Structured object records
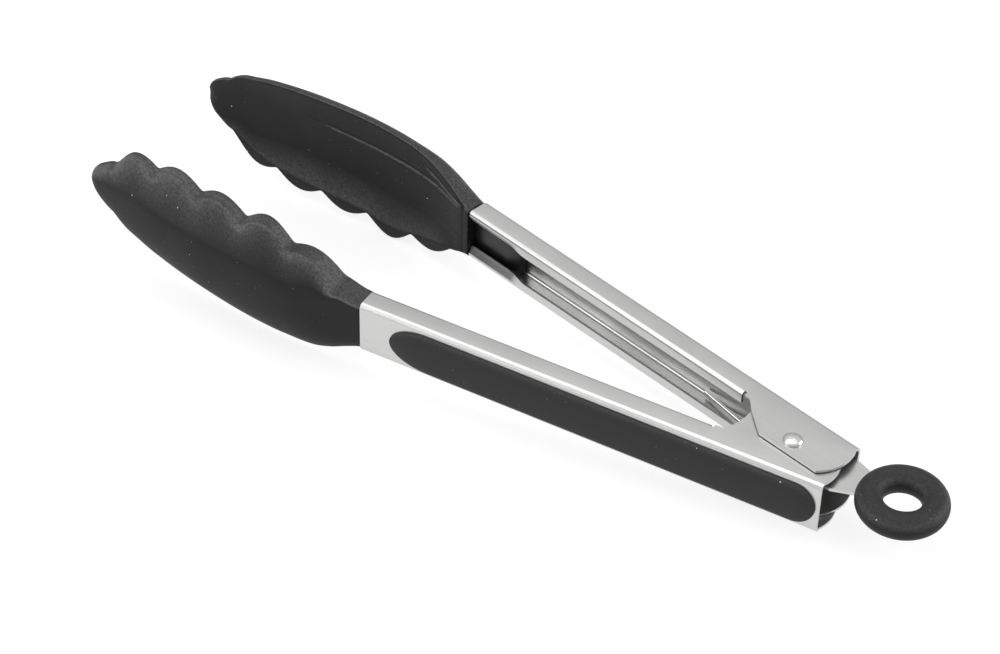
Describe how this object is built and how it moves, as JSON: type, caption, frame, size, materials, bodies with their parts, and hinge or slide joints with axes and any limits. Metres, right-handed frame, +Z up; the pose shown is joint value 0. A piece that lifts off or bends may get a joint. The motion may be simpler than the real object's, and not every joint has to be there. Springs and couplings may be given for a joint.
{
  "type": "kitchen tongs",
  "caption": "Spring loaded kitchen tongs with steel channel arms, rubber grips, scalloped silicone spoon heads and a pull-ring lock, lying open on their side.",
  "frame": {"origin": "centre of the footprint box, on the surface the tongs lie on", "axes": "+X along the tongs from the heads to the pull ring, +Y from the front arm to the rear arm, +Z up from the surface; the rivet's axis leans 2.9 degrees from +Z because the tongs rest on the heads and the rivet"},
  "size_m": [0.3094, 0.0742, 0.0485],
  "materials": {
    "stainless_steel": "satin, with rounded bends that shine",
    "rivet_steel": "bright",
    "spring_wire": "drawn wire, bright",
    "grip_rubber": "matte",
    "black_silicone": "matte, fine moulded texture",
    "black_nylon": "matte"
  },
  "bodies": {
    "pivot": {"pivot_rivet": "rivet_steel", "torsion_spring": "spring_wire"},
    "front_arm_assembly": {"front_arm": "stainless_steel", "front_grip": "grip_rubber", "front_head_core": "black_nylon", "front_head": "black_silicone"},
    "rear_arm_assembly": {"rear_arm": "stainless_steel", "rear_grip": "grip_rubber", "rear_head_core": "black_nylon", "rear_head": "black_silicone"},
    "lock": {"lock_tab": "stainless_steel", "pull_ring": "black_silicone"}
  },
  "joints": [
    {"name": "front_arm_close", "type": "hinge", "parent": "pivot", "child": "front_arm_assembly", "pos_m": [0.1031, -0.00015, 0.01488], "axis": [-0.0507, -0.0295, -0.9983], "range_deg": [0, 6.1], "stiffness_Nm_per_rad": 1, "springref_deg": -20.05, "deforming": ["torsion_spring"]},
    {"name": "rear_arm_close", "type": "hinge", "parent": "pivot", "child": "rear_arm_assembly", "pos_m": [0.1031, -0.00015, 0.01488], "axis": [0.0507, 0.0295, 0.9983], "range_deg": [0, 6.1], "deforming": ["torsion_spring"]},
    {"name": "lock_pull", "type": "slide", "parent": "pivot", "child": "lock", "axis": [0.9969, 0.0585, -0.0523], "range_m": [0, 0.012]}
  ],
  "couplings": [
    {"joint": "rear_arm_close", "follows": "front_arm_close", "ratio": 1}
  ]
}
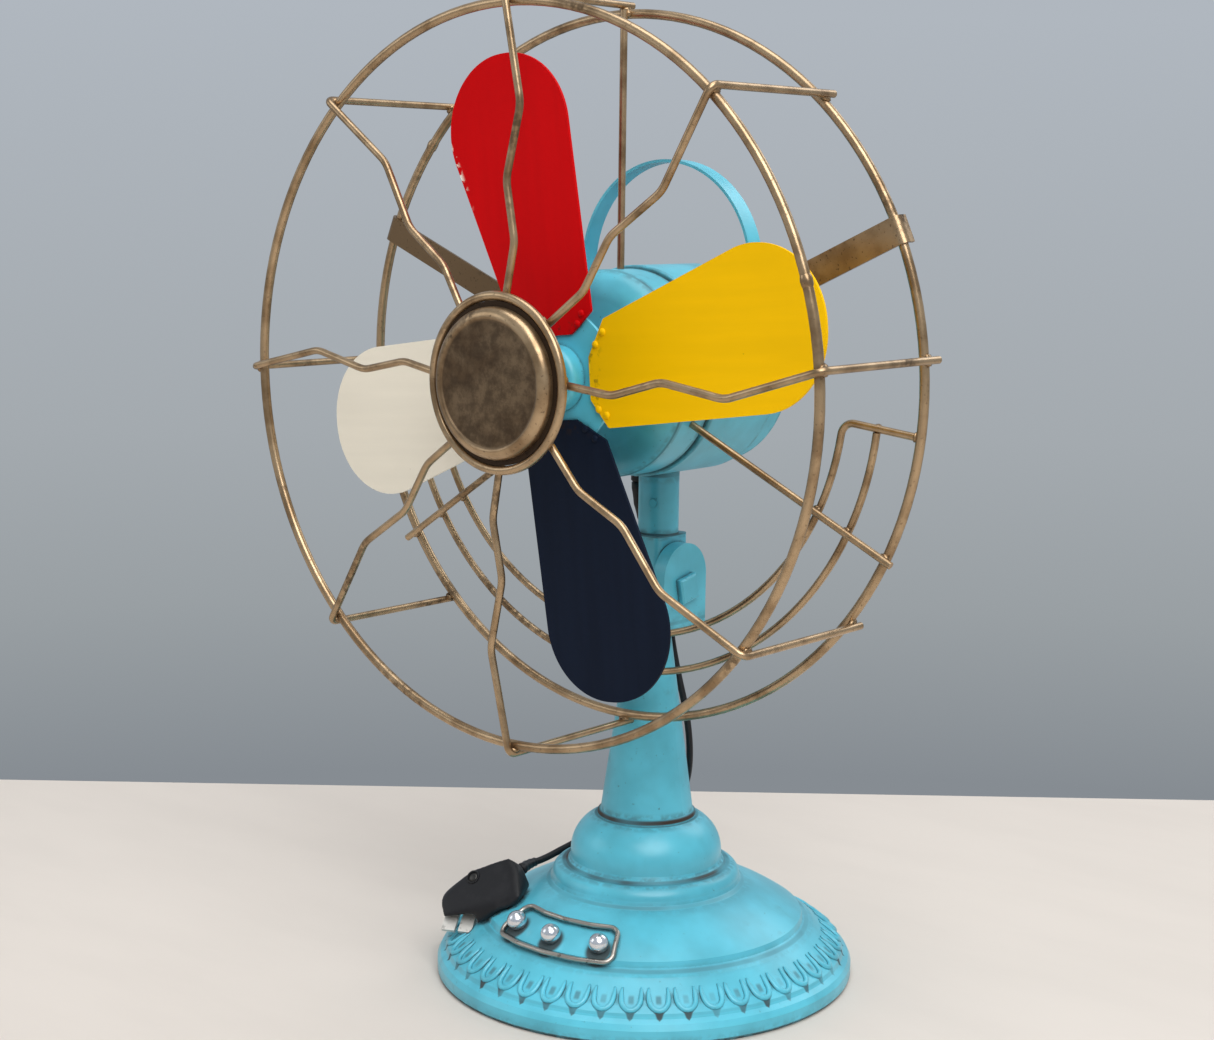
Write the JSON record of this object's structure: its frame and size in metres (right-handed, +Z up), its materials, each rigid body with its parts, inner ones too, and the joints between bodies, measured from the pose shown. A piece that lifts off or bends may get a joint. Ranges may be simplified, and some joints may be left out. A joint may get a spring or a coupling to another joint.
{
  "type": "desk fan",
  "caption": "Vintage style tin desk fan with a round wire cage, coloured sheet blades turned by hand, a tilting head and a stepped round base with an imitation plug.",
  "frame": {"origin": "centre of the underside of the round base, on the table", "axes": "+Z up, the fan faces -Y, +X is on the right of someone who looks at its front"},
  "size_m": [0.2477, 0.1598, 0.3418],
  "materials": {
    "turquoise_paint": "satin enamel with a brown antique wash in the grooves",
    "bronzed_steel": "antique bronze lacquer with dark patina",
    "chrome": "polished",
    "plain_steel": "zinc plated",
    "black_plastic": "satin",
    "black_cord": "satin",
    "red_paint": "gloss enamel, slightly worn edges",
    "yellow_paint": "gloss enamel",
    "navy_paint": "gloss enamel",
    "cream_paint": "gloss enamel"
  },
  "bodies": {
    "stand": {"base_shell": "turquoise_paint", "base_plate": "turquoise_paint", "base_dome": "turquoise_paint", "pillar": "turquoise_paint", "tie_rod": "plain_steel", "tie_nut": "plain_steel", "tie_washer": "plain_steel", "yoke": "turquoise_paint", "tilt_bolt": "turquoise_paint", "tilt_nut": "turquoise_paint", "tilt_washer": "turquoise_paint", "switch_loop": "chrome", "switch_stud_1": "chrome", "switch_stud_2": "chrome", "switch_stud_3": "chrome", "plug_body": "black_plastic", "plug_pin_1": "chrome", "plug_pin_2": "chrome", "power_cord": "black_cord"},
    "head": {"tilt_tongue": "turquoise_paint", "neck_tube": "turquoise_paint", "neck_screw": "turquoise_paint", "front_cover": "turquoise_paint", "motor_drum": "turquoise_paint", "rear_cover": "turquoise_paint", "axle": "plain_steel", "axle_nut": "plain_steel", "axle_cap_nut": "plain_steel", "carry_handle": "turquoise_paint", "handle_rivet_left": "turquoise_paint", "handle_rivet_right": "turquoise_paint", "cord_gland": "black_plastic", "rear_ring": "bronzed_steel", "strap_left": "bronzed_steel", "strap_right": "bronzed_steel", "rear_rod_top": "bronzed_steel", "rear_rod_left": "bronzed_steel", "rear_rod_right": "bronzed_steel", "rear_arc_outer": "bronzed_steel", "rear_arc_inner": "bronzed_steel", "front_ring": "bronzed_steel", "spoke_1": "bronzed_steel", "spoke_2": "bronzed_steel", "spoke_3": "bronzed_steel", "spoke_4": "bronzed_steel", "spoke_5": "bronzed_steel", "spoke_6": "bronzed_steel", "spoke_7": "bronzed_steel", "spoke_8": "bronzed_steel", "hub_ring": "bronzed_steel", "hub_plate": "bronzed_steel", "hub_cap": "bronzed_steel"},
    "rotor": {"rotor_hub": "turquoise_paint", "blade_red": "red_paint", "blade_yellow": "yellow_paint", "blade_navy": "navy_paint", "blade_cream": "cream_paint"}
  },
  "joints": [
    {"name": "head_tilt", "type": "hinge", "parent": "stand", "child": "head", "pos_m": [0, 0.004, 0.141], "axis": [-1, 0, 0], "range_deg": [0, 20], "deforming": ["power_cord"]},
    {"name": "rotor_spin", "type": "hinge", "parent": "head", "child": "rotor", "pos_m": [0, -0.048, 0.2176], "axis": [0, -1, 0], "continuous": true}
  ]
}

PROBLEM STATEMENT ::
Output all of the data above without any alteration.

ANSWER TO THE EXERCISE ::
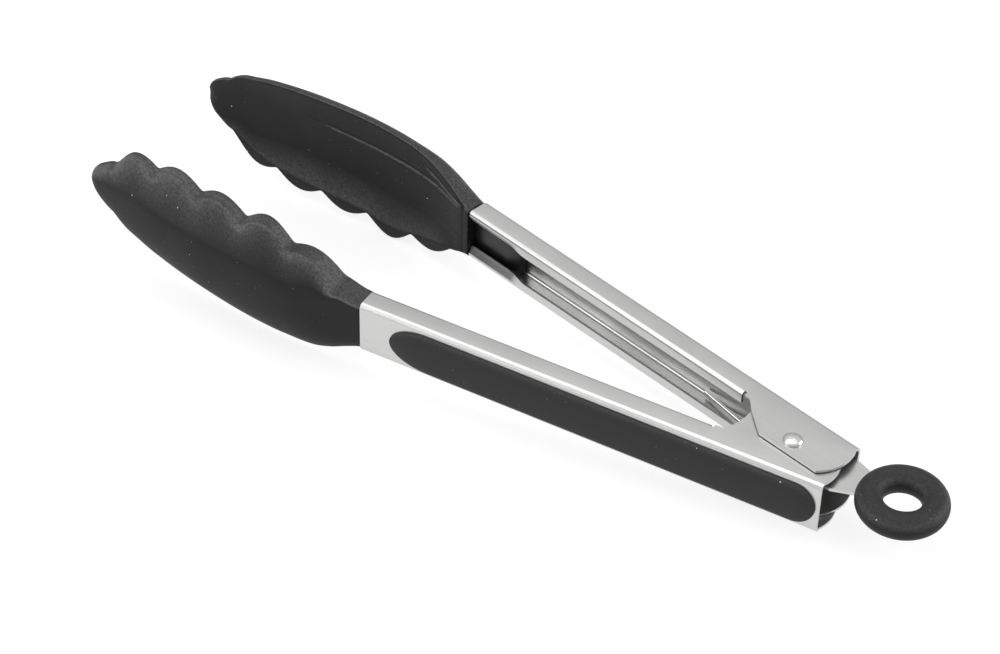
Describe how this object is built and how it moves, as JSON: type, caption, frame, size, materials, bodies with their parts, and hinge or slide joints with axes and any limits. Metres, right-handed frame, +Z up; the pose shown is joint value 0. A piece that lifts off or bends may get a joint. The motion may be simpler than the real object's, and not every joint has to be there. Springs and couplings may be given for a joint.
{
  "type": "kitchen tongs",
  "caption": "Spring loaded kitchen tongs with steel channel arms, rubber grips, scalloped silicone spoon heads and a pull-ring lock, lying open on their side.",
  "frame": {"origin": "centre of the footprint box, on the surface the tongs lie on", "axes": "+X along the tongs from the heads to the pull ring, +Y from the front arm to the rear arm, +Z up from the surface; the rivet's axis leans 2.9 degrees from +Z because the tongs rest on the heads and the rivet"},
  "size_m": [0.3094, 0.0742, 0.0485],
  "materials": {
    "stainless_steel": "satin, with rounded bends that shine",
    "rivet_steel": "bright",
    "spring_wire": "drawn wire, bright",
    "grip_rubber": "matte",
    "black_silicone": "matte, fine moulded texture",
    "black_nylon": "matte"
  },
  "bodies": {
    "pivot": {"pivot_rivet": "rivet_steel", "torsion_spring": "spring_wire"},
    "front_arm_assembly": {"front_arm": "stainless_steel", "front_grip": "grip_rubber", "front_head_core": "black_nylon", "front_head": "black_silicone"},
    "rear_arm_assembly": {"rear_arm": "stainless_steel", "rear_grip": "grip_rubber", "rear_head_core": "black_nylon", "rear_head": "black_silicone"},
    "lock": {"lock_tab": "stainless_steel", "pull_ring": "black_silicone"}
  },
  "joints": [
    {"name": "front_arm_close", "type": "hinge", "parent": "pivot", "child": "front_arm_assembly", "pos_m": [0.1031, -0.00015, 0.01488], "axis": [-0.0507, -0.0295, -0.9983], "range_deg": [0, 6.1], "stiffness_Nm_per_rad": 1, "springref_deg": -20.05, "deforming": ["torsion_spring"]},
    {"name": "rear_arm_close", "type": "hinge", "parent": "pivot", "child": "rear_arm_assembly", "pos_m": [0.1031, -0.00015, 0.01488], "axis": [0.0507, 0.0295, 0.9983], "range_deg": [0, 6.1], "deforming": ["torsion_spring"]},
    {"name": "lock_pull", "type": "slide", "parent": "pivot", "child": "lock", "axis": [0.9969, 0.0585, -0.0523], "range_m": [0, 0.012]}
  ],
  "couplings": [
    {"joint": "rear_arm_close", "follows": "front_arm_close", "ratio": 1}
  ]
}
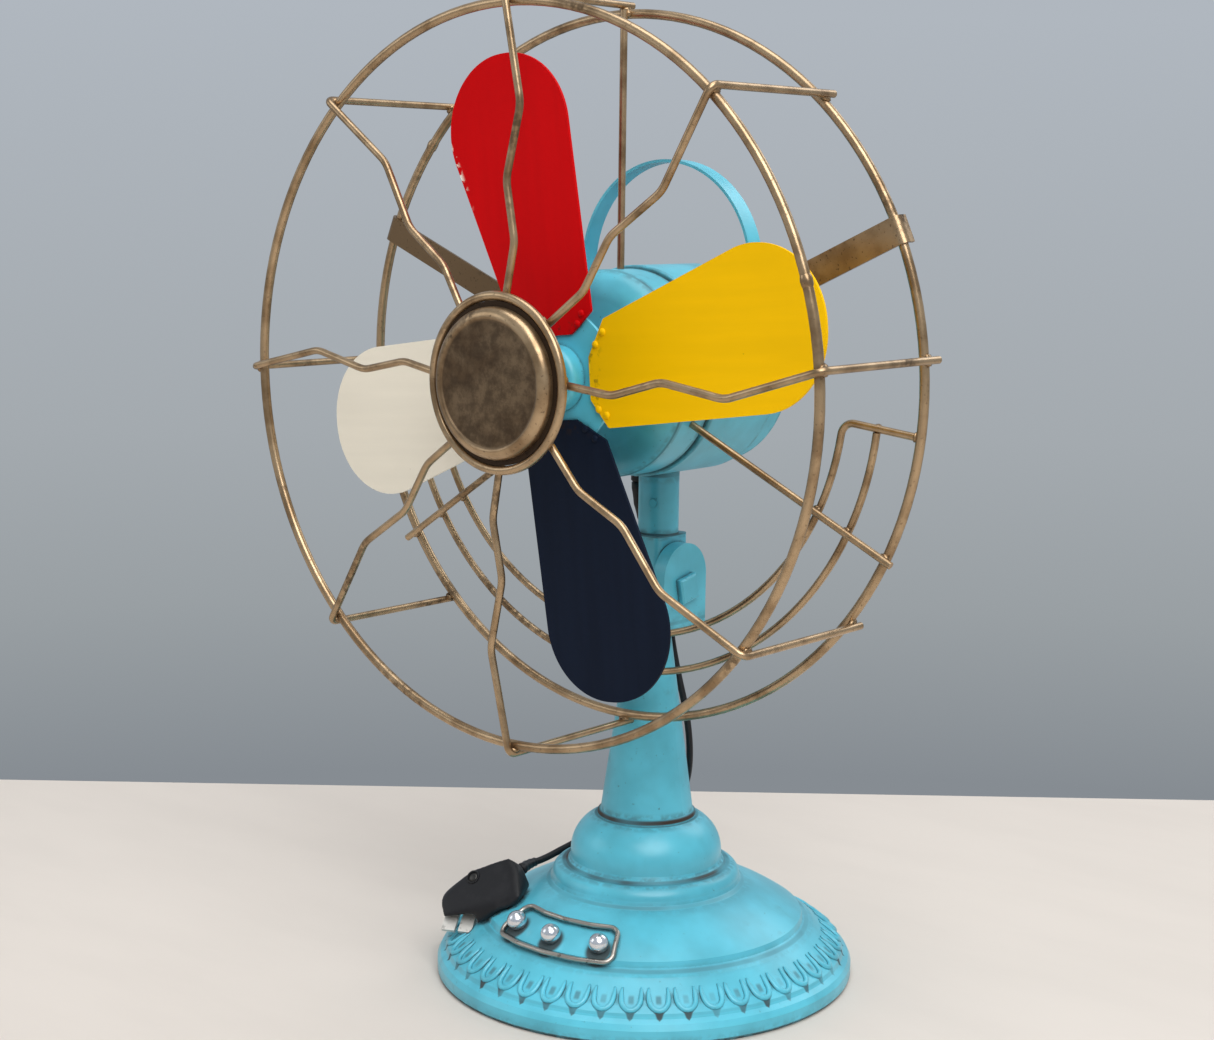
Write the JSON record of this object's structure: its frame and size in metres (right-handed, +Z up), its materials, each rigid body with its parts, inner ones too, and the joints between bodies, measured from the pose shown. A piece that lifts off or bends may get a joint. Ranges may be simplified, and some joints may be left out. A joint may get a spring or a coupling to another joint.
{
  "type": "desk fan",
  "caption": "Vintage style tin desk fan with a round wire cage, coloured sheet blades turned by hand, a tilting head and a stepped round base with an imitation plug.",
  "frame": {"origin": "centre of the underside of the round base, on the table", "axes": "+Z up, the fan faces -Y, +X is on the right of someone who looks at its front"},
  "size_m": [0.2477, 0.1598, 0.3418],
  "materials": {
    "turquoise_paint": "satin enamel with a brown antique wash in the grooves",
    "bronzed_steel": "antique bronze lacquer with dark patina",
    "chrome": "polished",
    "plain_steel": "zinc plated",
    "black_plastic": "satin",
    "black_cord": "satin",
    "red_paint": "gloss enamel, slightly worn edges",
    "yellow_paint": "gloss enamel",
    "navy_paint": "gloss enamel",
    "cream_paint": "gloss enamel"
  },
  "bodies": {
    "stand": {"base_shell": "turquoise_paint", "base_plate": "turquoise_paint", "base_dome": "turquoise_paint", "pillar": "turquoise_paint", "tie_rod": "plain_steel", "tie_nut": "plain_steel", "tie_washer": "plain_steel", "yoke": "turquoise_paint", "tilt_bolt": "turquoise_paint", "tilt_nut": "turquoise_paint", "tilt_washer": "turquoise_paint", "switch_loop": "chrome", "switch_stud_1": "chrome", "switch_stud_2": "chrome", "switch_stud_3": "chrome", "plug_body": "black_plastic", "plug_pin_1": "chrome", "plug_pin_2": "chrome", "power_cord": "black_cord"},
    "head": {"tilt_tongue": "turquoise_paint", "neck_tube": "turquoise_paint", "neck_screw": "turquoise_paint", "front_cover": "turquoise_paint", "motor_drum": "turquoise_paint", "rear_cover": "turquoise_paint", "axle": "plain_steel", "axle_nut": "plain_steel", "axle_cap_nut": "plain_steel", "carry_handle": "turquoise_paint", "handle_rivet_left": "turquoise_paint", "handle_rivet_right": "turquoise_paint", "cord_gland": "black_plastic", "rear_ring": "bronzed_steel", "strap_left": "bronzed_steel", "strap_right": "bronzed_steel", "rear_rod_top": "bronzed_steel", "rear_rod_left": "bronzed_steel", "rear_rod_right": "bronzed_steel", "rear_arc_outer": "bronzed_steel", "rear_arc_inner": "bronzed_steel", "front_ring": "bronzed_steel", "spoke_1": "bronzed_steel", "spoke_2": "bronzed_steel", "spoke_3": "bronzed_steel", "spoke_4": "bronzed_steel", "spoke_5": "bronzed_steel", "spoke_6": "bronzed_steel", "spoke_7": "bronzed_steel", "spoke_8": "bronzed_steel", "hub_ring": "bronzed_steel", "hub_plate": "bronzed_steel", "hub_cap": "bronzed_steel"},
    "rotor": {"rotor_hub": "turquoise_paint", "blade_red": "red_paint", "blade_yellow": "yellow_paint", "blade_navy": "navy_paint", "blade_cream": "cream_paint"}
  },
  "joints": [
    {"name": "head_tilt", "type": "hinge", "parent": "stand", "child": "head", "pos_m": [0, 0.004, 0.141], "axis": [-1, 0, 0], "range_deg": [0, 20], "deforming": ["power_cord"]},
    {"name": "rotor_spin", "type": "hinge", "parent": "head", "child": "rotor", "pos_m": [0, -0.048, 0.2176], "axis": [0, -1, 0], "continuous": true}
  ]
}